화학공학소재연구정보센터
Inorganic Chemistry, Vol.42, No.24, 7766-7781, 2003
Small cluster models of the surface electronic structure and bonding properties of titanium carbide, vanadium carbide, and titanium nitride
Density functional theory (DFT) calculations on stoichiometric, high-symmetry clusters have been performed to model the (100) and (111) surface electronic structure and bonding properties of titanium carbide (TiC), vanadium carbide (VC), and titanium nitride (TiN). The interactions of ideal surface sites on these clusters with three adsorbates, carbon monoxide, ammonia, and the oxygen atom, have been pursued theoretically to compare with experimental studies. New experimental results using valence band photoemission of the interaction Of O-2 with TiC and VC are presented, and comparisons to previously published experimental studies of CO and NH3 chemistry are provided. In general, we find that the electronic structure of the bare clusters is entirely consistent with published valence band photoemission work and with straightforward molecular orbital theory.
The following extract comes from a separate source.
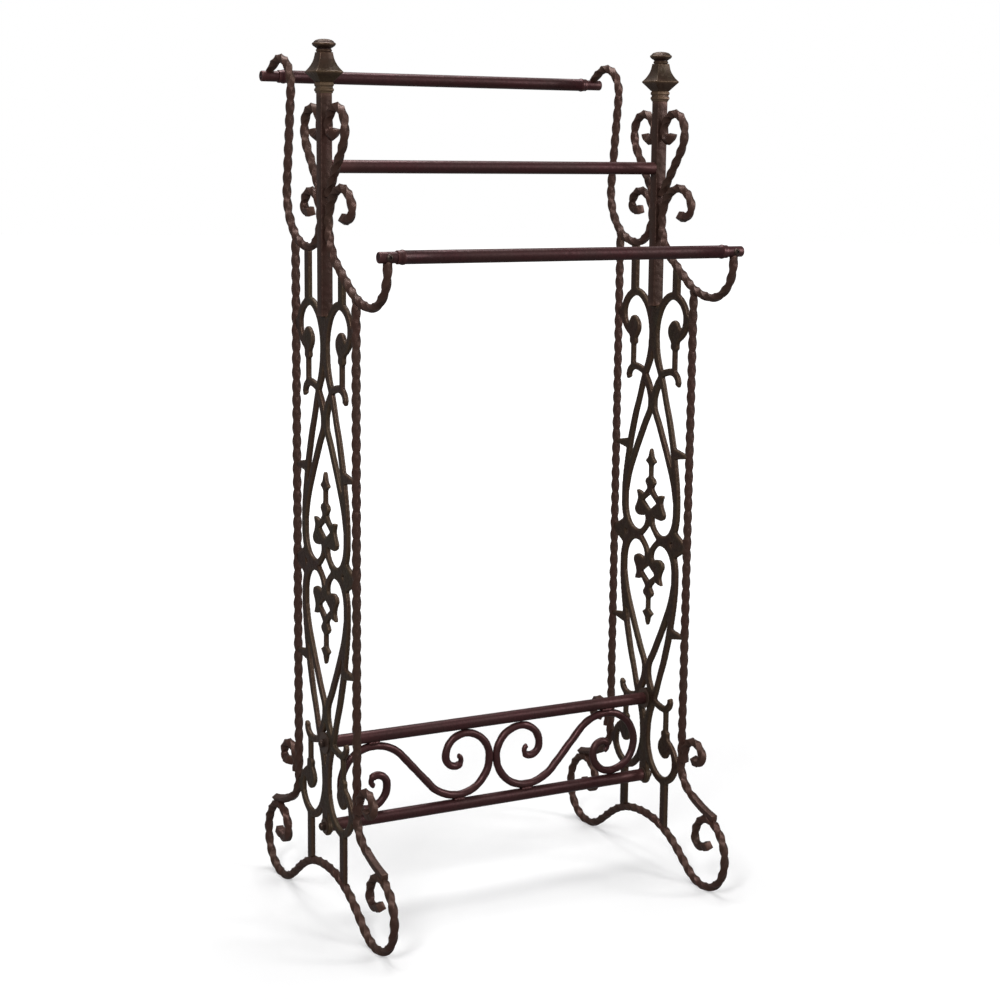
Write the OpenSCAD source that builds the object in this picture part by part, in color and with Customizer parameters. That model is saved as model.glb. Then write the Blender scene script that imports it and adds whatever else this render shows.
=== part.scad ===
// Wrought-iron quilt rack: two scrolled side frames joined by five round rails.
// Every bar is drawn the way it is bent: straight lengths and bends, one after another.
// X runs along the rails, +Y is the back of the rack, Z is up, and the feet stand on Z = 0.

/* [Overall] */
// Distance between the two side frames, centre to centre
rack_w = 476; // [400:2:600]
// Height of the cast panel between the seat of the post and its mirror image below
panel_h = 626; // [560:2:700]
// Length of the square post standing above the cast panel
post_h = 265; // [255:5:330]
// Distance from the post to the two upright bars of a side frame
upright_y = 90; // [88:1:104]

/* [Stock] */
// Side of the square bar used for the scrolls
bar = 8; // [6:0.5:10]
// Side of the square post
post_w = 15; // [12:0.5:20]
// Wall of the square post
post_wall = 1.5; // [1:0.25:3]
// Outside diameter of the round rails
rail_d = 16; // [14:0.5:20]
// Wall of the round rails
rail_wall = 1.2; // [1:0.1:2]
// Thickness of the cast panel
panel_t = 5; // [4:0.5:8]
// Thickness of the bar in the two S scrolls
s_bar = 10.5; // [8:0.5:12]
// Gap all round between a tube and the plug inside it
fit_gap = 0.1; // [0.05:0.05:0.3]

/* [Arms] */
// Bend radius of the rear arm beside the post, under its loop
rear_in_r = 38; // [34:1:44]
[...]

Specifically, V9C9 and Ti9N9 clusters used to model the nonpolar (100) surface possess nine electrons in virtually pure metal 3d orbitals, while Ti9C9 has no occupation of similar orbitals. The covalent mixing of the valence bonding levels for both VC and TiC is very high, containing virtually 50% carbon and 50% metal character. As expected, the predicted mixing for the Ti9N9 cluster is somewhat less. The Ti8C8 and Ti13C13 clusters used to model the TiC(111) surface accurately predict the presence of Ti 3d-based surface states in the region of the highest occupied levels. The bonding of the adsorbate species depends critically on the unique electronic structure features present in the three different materials. CO bonds more strongly with the V9C9 and Ti9N9 clusters than with Ti9C9 as the added metal electron density enables an important pi-back-bonding interaction, as has been observed experimentally. NH3 bonding with Ti9N9 is predicted to be somewhat enhanced relative to VC and TiC due to greater Coulombic interactions on the nitride. Finally, the interaction with oxygen is predicted to be stronger with the carbon atom of Ti9C9 and with the metal atom for both V9C9 and Ti9N9. In sum, these results are consistent with labeling TiC(100) as effectively having a d(0) electron configuration, while VC- and TiN(100) can be considered to be d(1) species to explain surface chemical properties.